Assez curieusement, Guylaine Maroist, Éric Ruel et Michel Barbeau ne s’interrogent point au sujet des questions de légalité et de légitimité relatives à une déclaration unilatérale d’indépendance de l’une des provinces du Canada anglais. Pourtant, si le gouvernement libéral de Jean Chrétien s’est permis de se servir de la Cour suprême du Canada, à la fin des années 1990, pour tenter de diminuer le droit à l’autodétermination du peuple québécois, il est fort probable qu’un autre gouvernement central utiliserait la loi dite de « la clarté référendaire » pour empêcher une province canadienne-anglaise d’atteindre le même objectif que le Québec s’était fixé en 1995. De plus, comme les habitants et habitantes des différentes provinces du Canada anglais ne constituent pas des peuples à proprement parler, mais plutôt des composantes distinctes, régionales, de la nation canadienne-anglaise, il nous apparaît manifeste que des questions constitutionnelles et morales se poseraient d’une manière aiguë si jamais une de ces entités politiques décidait de tenir un réfé­rendum par rapport à son appartenance au pays découvert par Jacques Cartier.

Une représentation manichéenne

Par ailleurs, il faut reconnaître que le trio de cinéastes adopte un style narratif qui n’atténue en rien les carences thématiques de leur œuvre.

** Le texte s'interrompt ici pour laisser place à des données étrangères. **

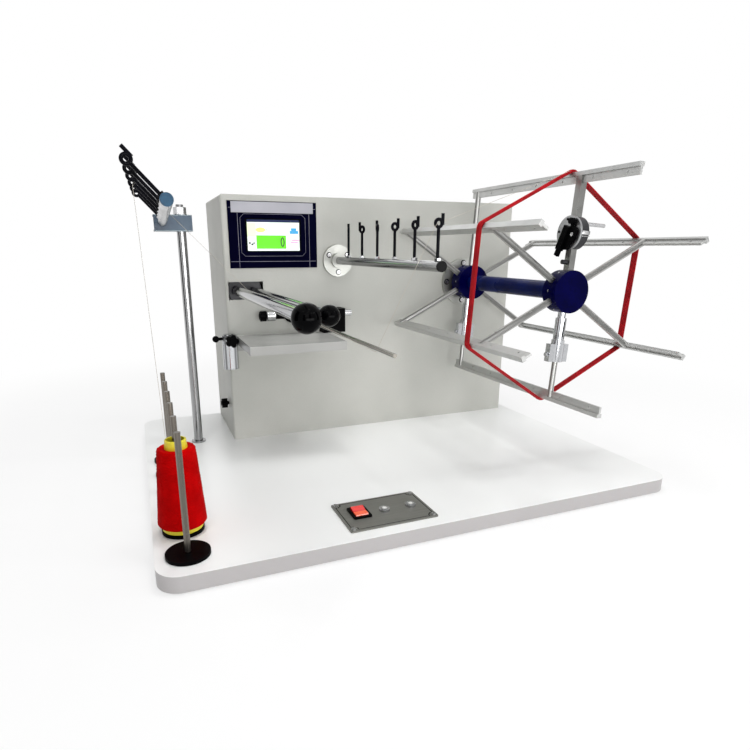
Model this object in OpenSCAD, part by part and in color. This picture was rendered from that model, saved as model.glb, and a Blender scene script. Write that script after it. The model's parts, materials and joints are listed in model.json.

Au contraire, celui-ci accentue plutôt la portée des faiblesses du long métrage. Pourtant, sur le plan technique, Maroist, Ruel et Barbeau ont effectué un travail professionnel. En outre, ils ont insufflé à leur film un rythme adéquat. Toutefois, la mise en scène du documentaire dépeint un axe spatiotemporel nettement trop manichéen pour convaincre le spectateur exigeant de la véracité de la représentation qu’on lui propose. De fait, en visionnant ce long métrage on éprouve trop souvent la fâcheuse impression que le Canada anglais est composé de gens singulièrement réactionnaires et intolérants, alors que de tels individus ne constituent qu’une minorité existant au sein d’un vaste tout. À notre sens, les trois documentaristes ont sciemment choisi de faire entendre des Canadiens anglais très antipathiques, de manière à susciter un vif sentiment d’indignation chez le public québécois par rapport à « ce ramassis d’individualistes conservateurs qui souhaitent détruire le Canada que l’on connaît  ». Or, cette forme de sensationnalisme est tout à fait préjudiciable au film, à travers lequel les cinéastes cherchent à jouer sur les émotions des spectateurs plutôt que de faire appel à leur raison.

Dans la dernière partie des États-Désunis du Canada, Guylaine Maroist, Éric Ruel et Michel Barbeau mettent en relief l’élection, en mai 2011, d’un gouvernement majoritaire conservateur dirigé par Stephen Harper. Suite à ce résultat, les cinéastes constatent que les indépendantistes du Canada occidental croient beaucoup moins à leur option essentielle que par le passé.

Pourquoi ? Parce qu’ils ont le sentiment que cette administration (irréversible, à court terme) répondra autrement mieux à leurs attentes sociopolitiques que ne le faisaient les précédents gouvernements fédéraux canadiens. Évidemment, les politiques très favorables à l’industrie pétrolière, la loi fédérale portant sur les jeunes contrevenants et les coupes dans les programmes sociaux satisfont déjà les réactionnaires de l’Ouest canadien autant qu’elles mécontentent les progressistes de l’est du pays. Soit. Toutefois, les trois documentaristes mini­misent grandement les ratés connus par les administrations libérales fédérales des trente dernières années, qui ont pavé la voie à une radicalisation du conservatisme canadien. Parmi les choix les plus contestables des libéraux concernés, citons simplement la réforme Axworthy, l’atteinte du déficit zéro, la loi sur « la clarté référendaire » et le programme des commandites. Aussi, lorsque les documentaristes laissent sous-entendre que les Québécois seraient moins souverainistes qu’ils ne le sont actuellement s’ils contribuaient à porter au pouvoir un gouvernement libéral ou néo-démocrate [2] au niveau fédéral, ceux-là oublient commodément que les taux d’appui des Québécois à la cause de la souveraineté étaient très élevés sous les gouvernements libéraux successifs de Jean Chrétien et de Paul Martin… Dès lors, on peut affirmer que le manque de rigueur qui caractérise la démar­che des trois réalisateurs témoigne de leur sérieuse difficulté à créer une œuvre de réflexion politique d’envergure. Tout bien considéré, ils auraient intérêt à renouer sans tarder avec le documentaire envi­ronnemental, un genre narratif dans lequel ils ont indéniablement démontré de brillantes dispositions.


[1Rappelons que l’on affirmait vouloir conclure l’Accord du lac Meech dans le but de permettre au Québec, exclu du processus de rapatriement unilatéral de la constitution en 1981, « de réintégrer le giron constitutionnel dans l’honneur et l’enthousiasme ».

[2Précisons que le Nouveau Parti démocratique (NPD), dirigé par Thomas Mulcair, défend un programme politique centralisateur et nettement moins à gauche que par le passé. De sorte qu’une éventuelle prise de pouvoir du NPD ne laisserait rien présager de particulièrement favorable pour le Québec.